→ Task requirements: What follows is a block of records; reproduce all of it verbatim.

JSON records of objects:
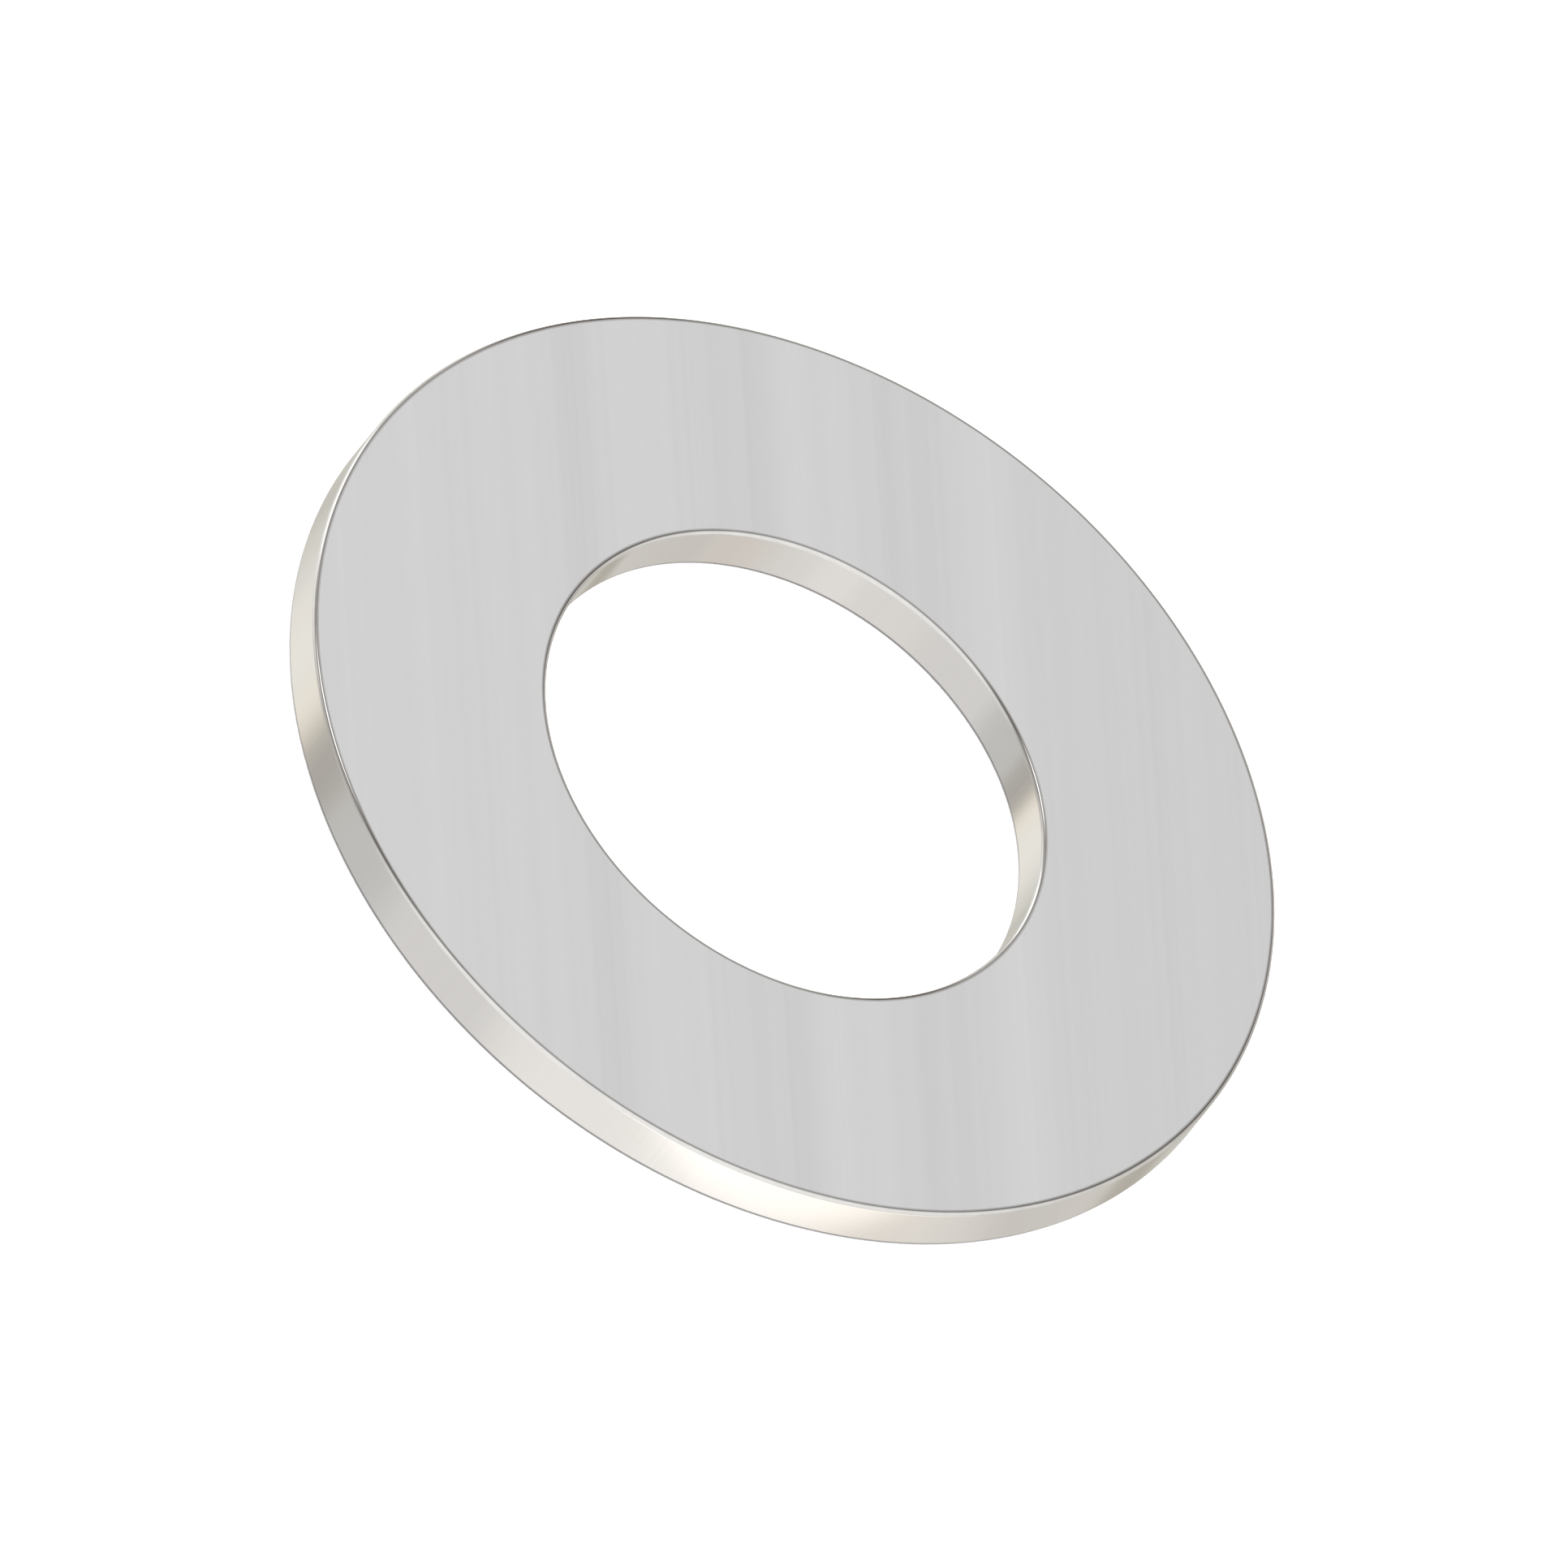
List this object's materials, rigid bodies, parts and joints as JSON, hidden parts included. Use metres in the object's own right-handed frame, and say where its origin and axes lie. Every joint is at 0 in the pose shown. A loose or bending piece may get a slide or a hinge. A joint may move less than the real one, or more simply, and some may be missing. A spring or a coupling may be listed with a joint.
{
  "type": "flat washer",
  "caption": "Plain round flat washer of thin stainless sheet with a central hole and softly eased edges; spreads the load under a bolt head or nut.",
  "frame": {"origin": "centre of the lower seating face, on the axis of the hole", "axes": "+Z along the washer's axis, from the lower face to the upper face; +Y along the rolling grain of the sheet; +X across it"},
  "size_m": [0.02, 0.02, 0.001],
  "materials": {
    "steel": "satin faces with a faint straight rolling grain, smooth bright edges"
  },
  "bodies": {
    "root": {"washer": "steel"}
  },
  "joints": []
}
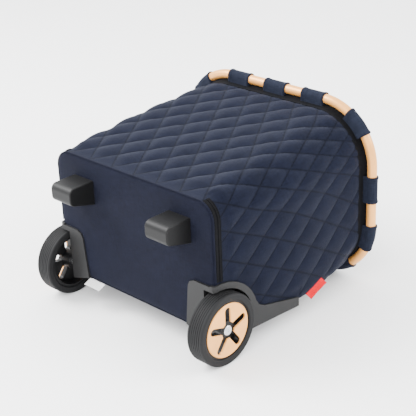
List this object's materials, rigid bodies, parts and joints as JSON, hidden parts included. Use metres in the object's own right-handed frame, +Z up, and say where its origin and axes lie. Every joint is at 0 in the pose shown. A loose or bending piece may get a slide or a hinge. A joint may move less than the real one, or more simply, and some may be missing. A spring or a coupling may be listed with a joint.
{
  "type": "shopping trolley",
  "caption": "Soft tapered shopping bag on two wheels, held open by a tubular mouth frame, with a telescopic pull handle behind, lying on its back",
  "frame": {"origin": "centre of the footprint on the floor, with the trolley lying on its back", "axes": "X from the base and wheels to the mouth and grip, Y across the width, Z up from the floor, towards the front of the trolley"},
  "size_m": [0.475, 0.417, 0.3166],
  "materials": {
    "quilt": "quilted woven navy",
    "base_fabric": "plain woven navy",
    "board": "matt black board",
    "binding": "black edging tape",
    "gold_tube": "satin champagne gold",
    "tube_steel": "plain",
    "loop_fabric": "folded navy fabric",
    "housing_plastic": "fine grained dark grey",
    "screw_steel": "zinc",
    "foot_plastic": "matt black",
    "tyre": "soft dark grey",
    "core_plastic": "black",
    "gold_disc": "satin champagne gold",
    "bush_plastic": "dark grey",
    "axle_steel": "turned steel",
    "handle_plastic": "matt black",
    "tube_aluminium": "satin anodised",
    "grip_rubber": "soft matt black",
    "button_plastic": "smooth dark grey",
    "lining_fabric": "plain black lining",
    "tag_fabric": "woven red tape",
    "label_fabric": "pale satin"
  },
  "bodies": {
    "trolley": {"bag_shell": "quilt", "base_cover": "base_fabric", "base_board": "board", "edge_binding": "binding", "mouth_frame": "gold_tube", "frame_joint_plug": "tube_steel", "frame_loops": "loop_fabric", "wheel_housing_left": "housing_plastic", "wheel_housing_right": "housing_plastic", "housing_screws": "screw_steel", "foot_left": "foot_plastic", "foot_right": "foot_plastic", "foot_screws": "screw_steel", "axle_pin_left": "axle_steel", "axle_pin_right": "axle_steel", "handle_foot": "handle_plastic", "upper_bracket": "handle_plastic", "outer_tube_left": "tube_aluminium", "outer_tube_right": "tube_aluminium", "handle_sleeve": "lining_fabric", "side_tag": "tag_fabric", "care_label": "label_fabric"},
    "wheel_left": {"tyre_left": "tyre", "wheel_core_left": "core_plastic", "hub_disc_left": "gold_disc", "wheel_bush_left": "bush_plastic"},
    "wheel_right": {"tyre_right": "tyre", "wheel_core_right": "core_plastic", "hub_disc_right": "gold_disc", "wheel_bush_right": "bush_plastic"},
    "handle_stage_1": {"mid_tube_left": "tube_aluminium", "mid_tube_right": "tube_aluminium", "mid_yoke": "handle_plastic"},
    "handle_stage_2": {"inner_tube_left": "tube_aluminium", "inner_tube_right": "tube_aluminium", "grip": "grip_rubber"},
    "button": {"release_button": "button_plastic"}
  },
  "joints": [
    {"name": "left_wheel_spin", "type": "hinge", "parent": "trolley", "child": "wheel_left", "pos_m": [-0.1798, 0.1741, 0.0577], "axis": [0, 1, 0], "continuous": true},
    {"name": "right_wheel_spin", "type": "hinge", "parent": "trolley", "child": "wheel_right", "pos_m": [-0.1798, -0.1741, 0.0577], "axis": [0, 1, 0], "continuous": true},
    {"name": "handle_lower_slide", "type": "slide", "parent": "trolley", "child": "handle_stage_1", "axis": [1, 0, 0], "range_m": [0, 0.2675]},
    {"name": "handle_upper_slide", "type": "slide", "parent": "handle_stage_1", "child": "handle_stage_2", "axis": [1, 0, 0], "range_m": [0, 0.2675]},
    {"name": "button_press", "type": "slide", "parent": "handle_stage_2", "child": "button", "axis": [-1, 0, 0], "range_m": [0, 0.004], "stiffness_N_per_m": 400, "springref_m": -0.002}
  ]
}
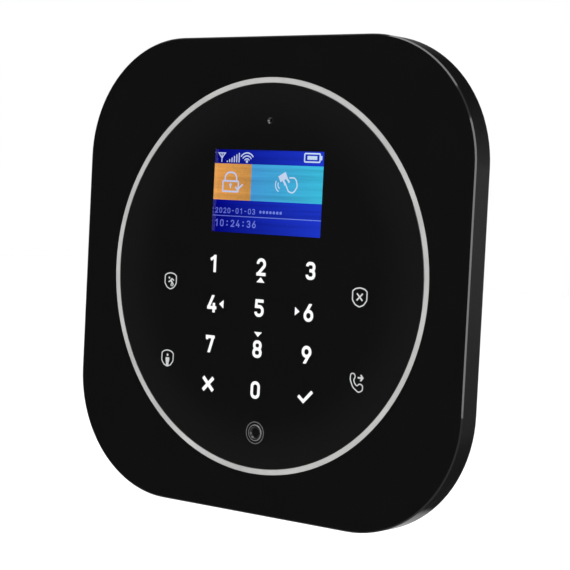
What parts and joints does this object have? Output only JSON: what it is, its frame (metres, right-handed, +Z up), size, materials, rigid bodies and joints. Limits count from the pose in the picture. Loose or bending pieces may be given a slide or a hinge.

→ Reply:
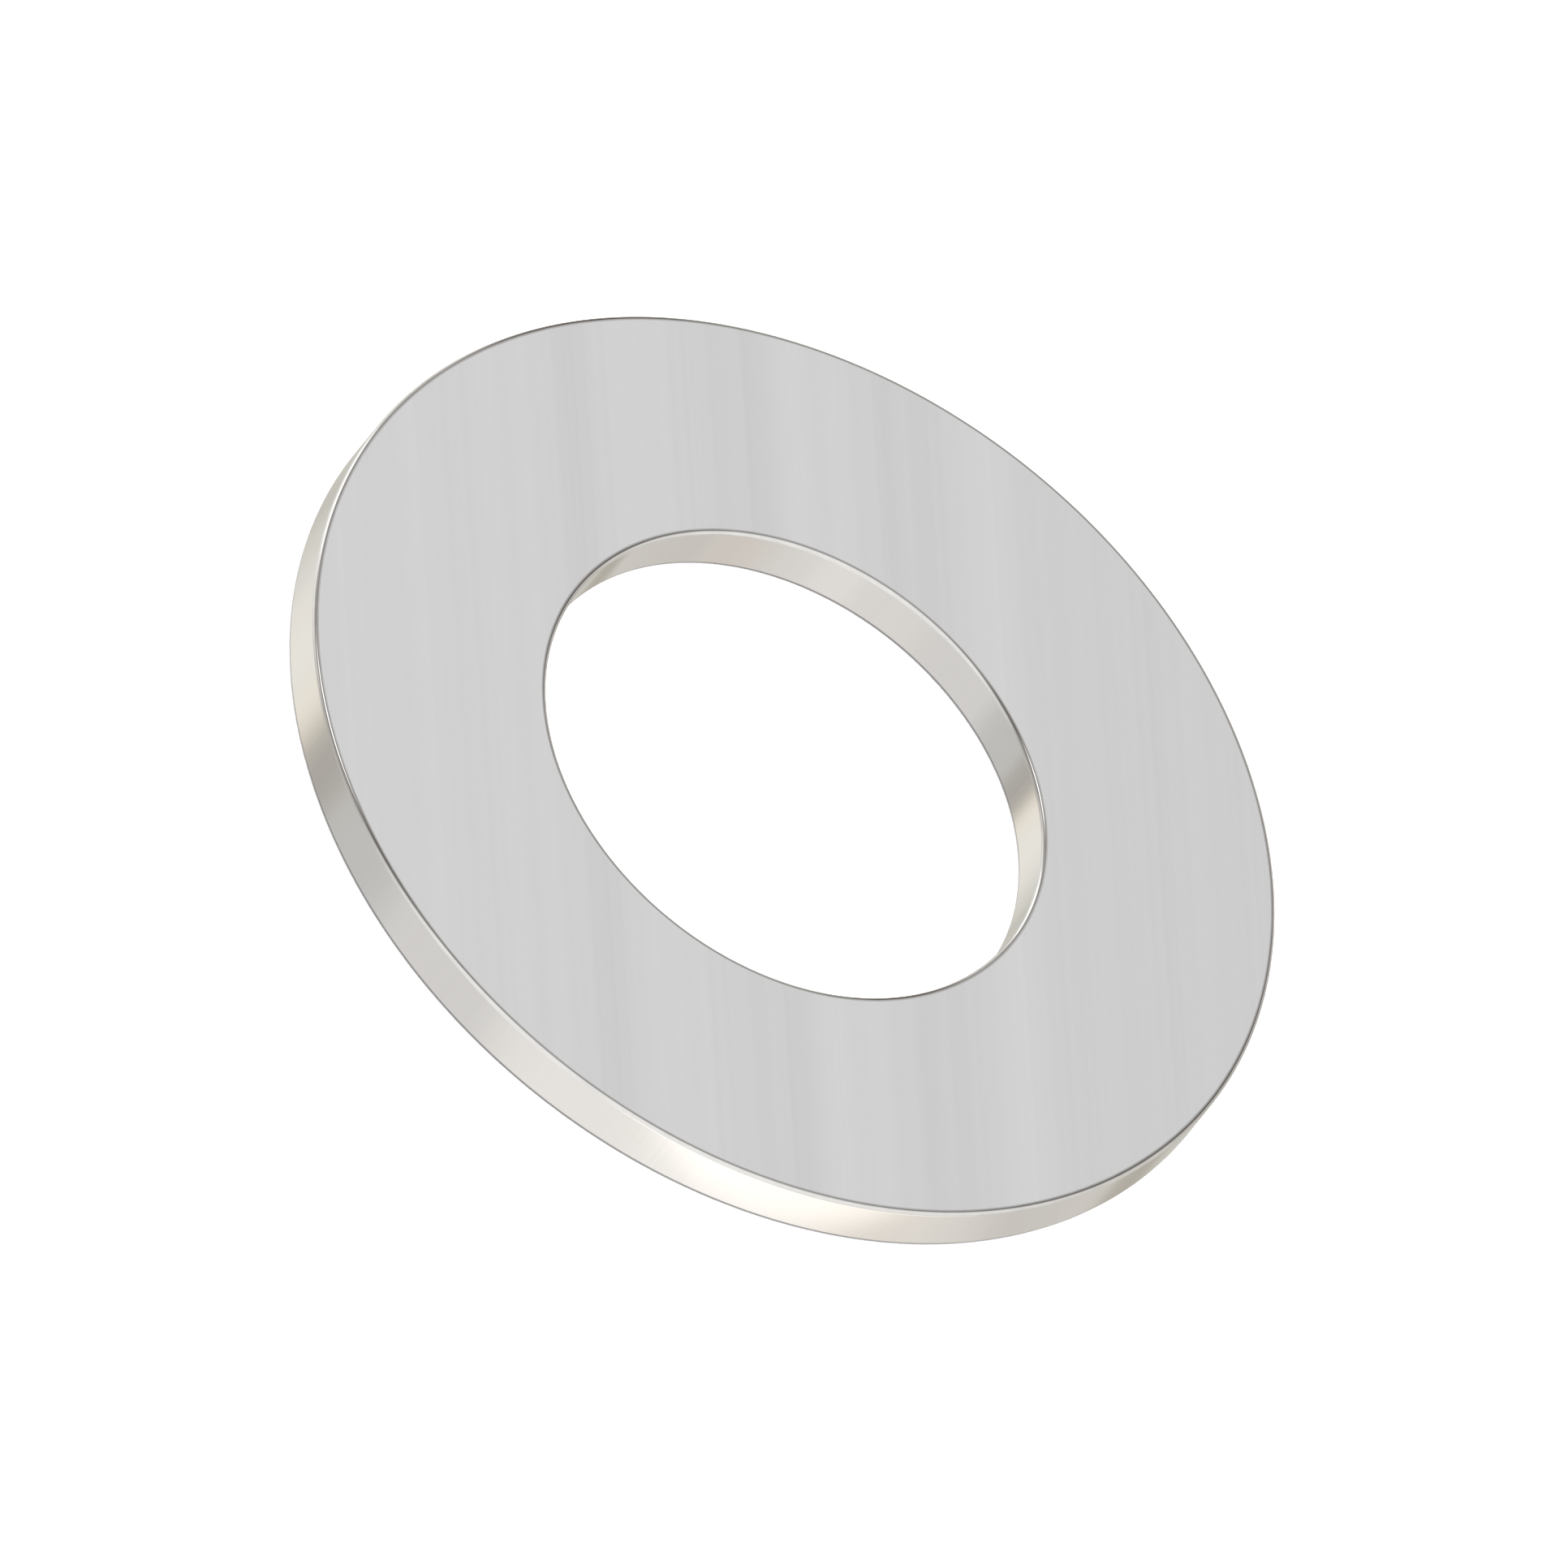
List this object's materials, rigid bodies, parts and joints as JSON, hidden parts included. Use metres in the object's own right-handed frame, and say where its origin and axes lie. Every joint is at 0 in the pose shown. A loose or bending piece may get a slide or a hinge. A joint may move less than the real one, or more simply, and some may be missing. A spring or a coupling may be listed with a joint.
{
  "type": "flat washer",
  "caption": "Plain round flat washer of thin stainless sheet with a central hole and softly eased edges; spreads the load under a bolt head or nut.",
  "frame": {"origin": "centre of the lower seating face, on the axis of the hole", "axes": "+Z along the washer's axis, from the lower face to the upper face; +Y along the rolling grain of the sheet; +X across it"},
  "size_m": [0.02, 0.02, 0.001],
  "materials": {
    "steel": "satin faces with a faint straight rolling grain, smooth bright edges"
  },
  "bodies": {
    "root": {"washer": "steel"}
  },
  "joints": []
}
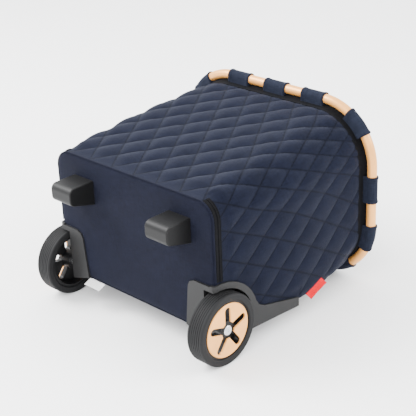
List this object's materials, rigid bodies, parts and joints as JSON, hidden parts included. Use metres in the object's own right-handed frame, +Z up, and say where its origin and axes lie. Every joint is at 0 in the pose shown. A loose or bending piece may get a slide or a hinge. A joint may move less than the real one, or more simply, and some may be missing. A spring or a coupling may be listed with a joint.
{
  "type": "shopping trolley",
  "caption": "Soft tapered shopping bag on two wheels, held open by a tubular mouth frame, with a telescopic pull handle behind, lying on its back",
  "frame": {"origin": "centre of the footprint on the floor, with the trolley lying on its back", "axes": "X from the base and wheels to the mouth and grip, Y across the width, Z up from the floor, towards the front of the trolley"},
  "size_m": [0.475, 0.417, 0.3166],
  "materials": {
    "quilt": "quilted woven navy",
    "base_fabric": "plain woven navy",
    "board": "matt black board",
    "binding": "black edging tape",
    "gold_tube": "satin champagne gold",
    "tube_steel": "plain",
    "loop_fabric": "folded navy fabric",
    "housing_plastic": "fine grained dark grey",
    "screw_steel": "zinc",
    "foot_plastic": "matt black",
    "tyre": "soft dark grey",
    "core_plastic": "black",
    "gold_disc": "satin champagne gold",
    "bush_plastic": "dark grey",
    "axle_steel": "turned steel",
    "handle_plastic": "matt black",
    "tube_aluminium": "satin anodised",
    "grip_rubber": "soft matt black",
    "button_plastic": "smooth dark grey",
    "lining_fabric": "plain black lining",
    "tag_fabric": "woven red tape",
    "label_fabric": "pale satin"
  },
  "bodies": {
    "trolley": {"bag_shell": "quilt", "base_cover": "base_fabric", "base_board": "board", "edge_binding": "binding", "mouth_frame": "gold_tube", "frame_joint_plug": "tube_steel", "frame_loops": "loop_fabric", "wheel_housing_left": "housing_plastic", "wheel_housing_right": "housing_plastic", "housing_screws": "screw_steel", "foot_left": "foot_plastic", "foot_right": "foot_plastic", "foot_screws": "screw_steel", "axle_pin_left": "axle_steel", "axle_pin_right": "axle_steel", "handle_foot": "handle_plastic", "upper_bracket": "handle_plastic", "outer_tube_left": "tube_aluminium", "outer_tube_right": "tube_aluminium", "handle_sleeve": "lining_fabric", "side_tag": "tag_fabric", "care_label": "label_fabric"},
    "wheel_left": {"tyre_left": "tyre", "wheel_core_left": "core_plastic", "hub_disc_left": "gold_disc", "wheel_bush_left": "bush_plastic"},
    "wheel_right": {"tyre_right": "tyre", "wheel_core_right": "core_plastic", "hub_disc_right": "gold_disc", "wheel_bush_right": "bush_plastic"},
    "handle_stage_1": {"mid_tube_left": "tube_aluminium", "mid_tube_right": "tube_aluminium", "mid_yoke": "handle_plastic"},
    "handle_stage_2": {"inner_tube_left": "tube_aluminium", "inner_tube_right": "tube_aluminium", "grip": "grip_rubber"},
    "button": {"release_button": "button_plastic"}
  },
  "joints": [
    {"name": "left_wheel_spin", "type": "hinge", "parent": "trolley", "child": "wheel_left", "pos_m": [-0.1798, 0.1741, 0.0577], "axis": [0, 1, 0], "continuous": true},
    {"name": "right_wheel_spin", "type": "hinge", "parent": "trolley", "child": "wheel_right", "pos_m": [-0.1798, -0.1741, 0.0577], "axis": [0, 1, 0], "continuous": true},
    {"name": "handle_lower_slide", "type": "slide", "parent": "trolley", "child": "handle_stage_1", "axis": [1, 0, 0], "range_m": [0, 0.2675]},
    {"name": "handle_upper_slide", "type": "slide", "parent": "handle_stage_1", "child": "handle_stage_2", "axis": [1, 0, 0], "range_m": [0, 0.2675]},
    {"name": "button_press", "type": "slide", "parent": "handle_stage_2", "child": "button", "axis": [-1, 0, 0], "range_m": [0, 0.004], "stiffness_N_per_m": 400, "springref_m": -0.002}
  ]
}
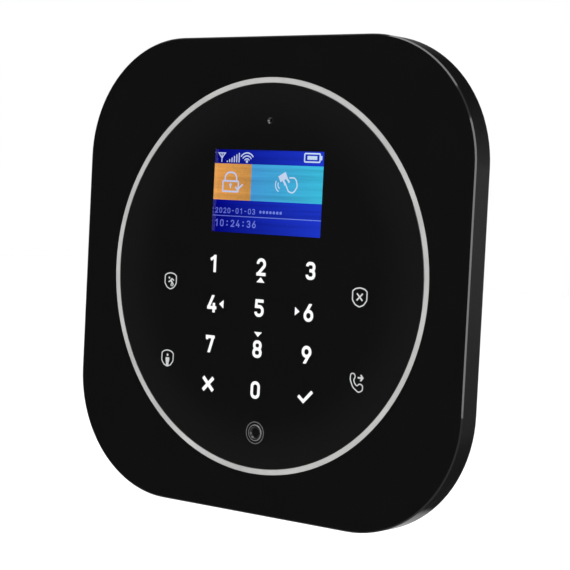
What parts and joints does this object have? Output only JSON: what it is, its frame (metres, right-handed, +Z up), size, materials, rigid bodies and joints. Limits count from the pose in the picture. Loose or bending pieces may be given a slide or a hinge.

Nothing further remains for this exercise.